With each incident, we held a blameless post-mortem to understand the root causes of the issues and learn from them. Kudos to the team for keeping calm throughout!
While my time with Planning Labs was short, we wanted to ensure that the team maintained good operational and security practices going forward. They started a team handbook to lay out everything from their core values to how to get a badge for a visitor.
The Guides also ended up containing a list of the software-as-a-service used by the team, which ended up being a greater number of products than anyone expected. This list is particularly useful for offboarding, because the team needs to know what services outgoing staff need to be removed from.
There is also now a checklist of what needs to be in place for every server, much of which is one-time setup to ensure the server’s safe ongoing operation.
We didn’t get through everything in the backlog in the two months, but made good progress in raising the DevOps and security maturity of the team.

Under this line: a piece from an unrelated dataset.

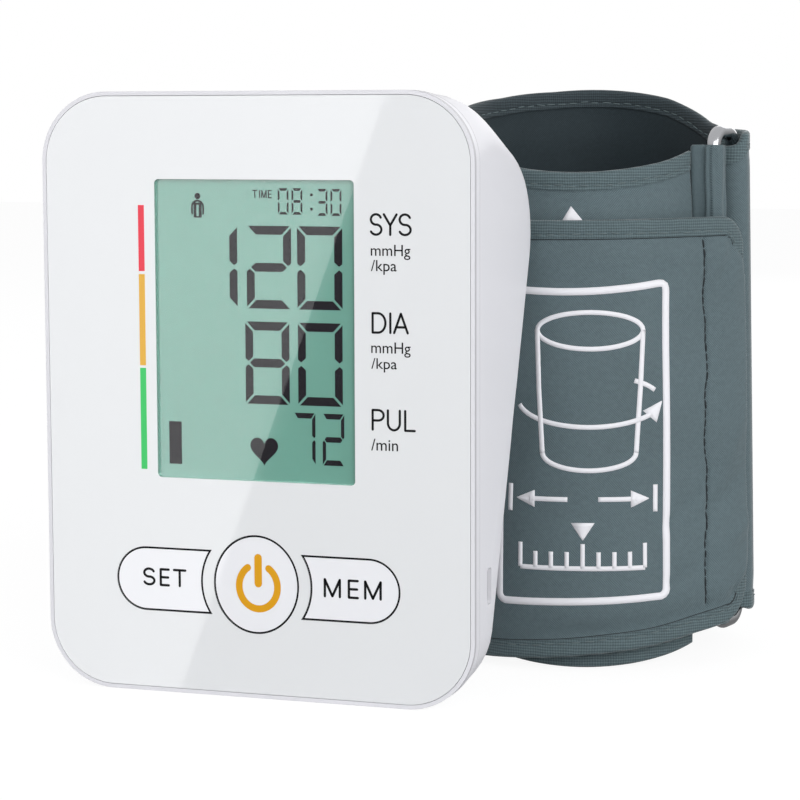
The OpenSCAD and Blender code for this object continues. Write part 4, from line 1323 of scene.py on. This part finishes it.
edgeMark = {"angle": 6.5, "heights": (110.3, 107.2), "length": 5.5, "widths": [5.2, 0.3]}
printRibbons("placingDiagram", strap, diagramStrokes(diagram), inks["white"])
markStart = float(along(band, edgeMark["angle"]))
markLine = list(zip((markStart, markStart - edgeMark["length"]), edgeMark["heights"]))
printRibbons("edgeMark", band, [(markLine, edgeMark["widths"], False)], inks["white"])
print("the cuff's print is on")


# ring sleeve, patches and bladder
ringLean = math.atan(2 * cuffShape["flare"] * math.hypot(*(np.add(ringBars["one"], ringBars["two"]) / 2))
                     / cuffShape["high"])
sleeve = {
    "low": 8.6, "top": 127, "out": 2.9, "in": 1.9,
    "tab": (68, 33.2), "reach": 5.7, "tabTurn": 0.27,  # where it is sewn to the band, and how far it reaches
    "crush": 0.34, "pleat": 0.36, "pleatTurn": (0.75, 0.4),
    "edge": 0.8, "roundOut": 0.55, "roundIn": 0.5,
}


def addSleeve():
    # cloth loop round one bar of the ring, gathered where it is sewn to the band
    centre = np.array(ringBars["one"])
    tab = polar(*sleeve["tab"]) - centre
    tabTurn = math.atan2(tab[1], tab[0])
    turns = np.linspace(-math.pi, math.pi, 73)[:-1]
    low, top, ends = sleeve["low"], sleeve["top"], np.array([0, 0.15, 0.5, 1.0])
    levels = np.concatenate([low + ends, np.linspace(low + 2, top - 2, 66), top - ends[::-1]])
    points, flat = [], []
    for layer in (0, 1):
        for level in levels:
            near = min(level - low, top - level)
            rim = math.sqrt(1 - (1 - min(near / sleeve["edge"], 1)) ** 2)
            for turn in turns:
                off = (turn - tabTurn + math.pi) % (2 * math.pi) - math.pi
                sewn = math.exp(-(off / sleeve["tabTurn"]) ** 2)
                out = sleeve["out"] + (sleeve["reach"] - sleeve["out"]) * sewn
                if layer == 0:
                    pleatAt, pleatWide = sleeve["pleatTurn"]
                    gather = math.exp(-((abs(off) - pleatAt) / pleatWide) ** 2)
                    crush = noise.noise(Vector((turn * 2.2, level / 9, 4))) * sleeve["crush"]
                    waver = 3.2 * noise.noise(Vector((1, level / 12, 9)))
                    pleat = math.sin(off * 11 + waver) * sleeve["pleat"] * gather
                    wide = out + (crush + pleat) * rim - (1 - rim) * sleeve["roundOut"]
                else:
                    wide = sleeve["in"] + (1 - rim) * sleeve["roundIn"]
                x, y = centre + wide * np.array([math.cos(turn), math.sin(turn)])
                points.append(leaned(x, y, level))
                flat.append((wide * turn, level))
    n, m = len(levels), len(turns)
    faces = []
    for layer in (0, 1):
        for i in range(n - 1):
            for j in range(m):
                k = (j + 1) % m
                base = layer * n * m
                quad = [base + i * m + j, base + i * m + k, base + (i + 1) * m + k, base + (i + 1) * m + j]
                faces.append(quad if layer == 0 else quad[::-1])
    for i in (0, n - 1):
        for j in range(m):
            k = (j + 1) % m
            quad = [i * m + j, i * m + k, n * m + i * m + k, n * m + i * m + j]
            faces.append(quad[::-1] if i == 0 else quad)
    piece = addPiece("ringSleeve", points, faces, materials["cuff_cloth"], "cuff", "cuff_cloth")
    layout = piece.data.uv_layers.new(name="cloth")
    for loop in piece.data.loops:
        layout.data[loop.index].uv = [c * mm for c in flat[loop.vertex_index]]
    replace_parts(piece, "ring_sleeve")


def leaned(x, y, z):
    # the ring and its sleeve lean with the flare of the roll
    half = cuffShape["high"] / 2
    dz = z - half
    return (cuffShape["x"] + x - dz * math.sin(ringLean), faceY + cuffShape["depth"] + y,
            half + dz * math.cos(ringLean))


addSleeve()


def addPad(name, node, slot, strip, turns, gap, low, top, half, grain, filled=False):
    # a thin pad between the turns, with a rough face; filled pads keep low and top as distances from the edges
    places = along(strip, np.array(turns, float))
    s = np.linspace(min(places), max(places), max(int(np.ptp(places) / 1.0), 4))
    lows = np.interp(s, strip["s"], strip["low"]) + low if filled else np.full(len(s), float(low))
    tops = np.interp(s, strip["s"], strip["top"]) - top if filled else np.full(len(s), float(top))
    count = 70
    share = np.linspace(0, 1, count)
    z = lows[:, None] + (tops - lows)[:, None] * share
    grid = np.repeat(s[:, None], count, 1)
    away = np.minimum(np.minimum(grid - s[0], s[-1] - grid), np.minimum(z - lows[:, None], tops[:, None] - z))
    rim = np.sqrt(1 - (1 - np.clip(away / 2.0, 0, 1)) ** 2) * 0.85 + 0.15
    bumps = grain * cloudAt(grid * 3, z * 3, 4, 1)
    points = []
    for side in (1, -1):
        points += list(onStrip(strip, grid, z, gap + side * (half * rim + bumps * rim)).reshape(-1, 3))
    n, m = grid.shape

    def at(i, j, k):
        return k * n * m + i * m + j

    flip = strip["flip"]
    faces = [quad for _, quad in sheetQuads(n, m, at, flip)]
    ring = [(i, 0) for i in range(n)] + [(n - 1, j) for j in range(1, m)]
    ring += [(i, m - 1) for i in range(n - 2, -1, -1)] + [(0, j) for j in range(m - 2, 0, -1)]
    for a, b in zip(ring, ring[1:] + ring[:1]):
        quad = [at(*a, 0), at(*a, 1), at(*b, 1), at(*b, 0)]
        faces.append(quad if not flip else quad[::-1])
    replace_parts(addPiece(name, points, faces, materials[slot], "cuff", slot), node)


addPad("loopPatch", "loop_patch", "loop_cloth", band, (-20, 50), 2.8, 22, 92, 0.22, 0.03)
addPad("hookPatch", "hook_patch", "hook_tape", strap, (350, 400), -1.3, 30, 84, 0.22, 0.03)
addPad("airBladder", "air_bladder", "bladder_film", band, (-149, 43), 0, 10, 10, 1.15, 0.02, filled=True)
print("sleeve, patches and bladder are in place")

A few lessons I left them with:
- More servers, more problems. Things like SSH hardening are only necessary if you’re managing your own servers, so look where you can offload that burden to third parties. This can be done by using higher-level abstractions, specifically a platform-as-a-service (PaaS) rather than infrastructure-as-a-service (IaaS).
- DevOps and security work is hard to prioritize. When you are working on features that provide value to your users, it’s hard to set aside time for things like security. Try doing things the right way the first time, rather than saying “oh, I’ll come back and automate that later,” which won’t happen.
- Protections work best in layers. A single layer of security, whether it’s a firewall, SSH hardening, or alerts, isn’t enough to protect your servers on its own. These need to be used in conjunction with each other to fill in where the others fall short.
Hoping this is helpful to other teams out there getting started with DevOps and modern security practices!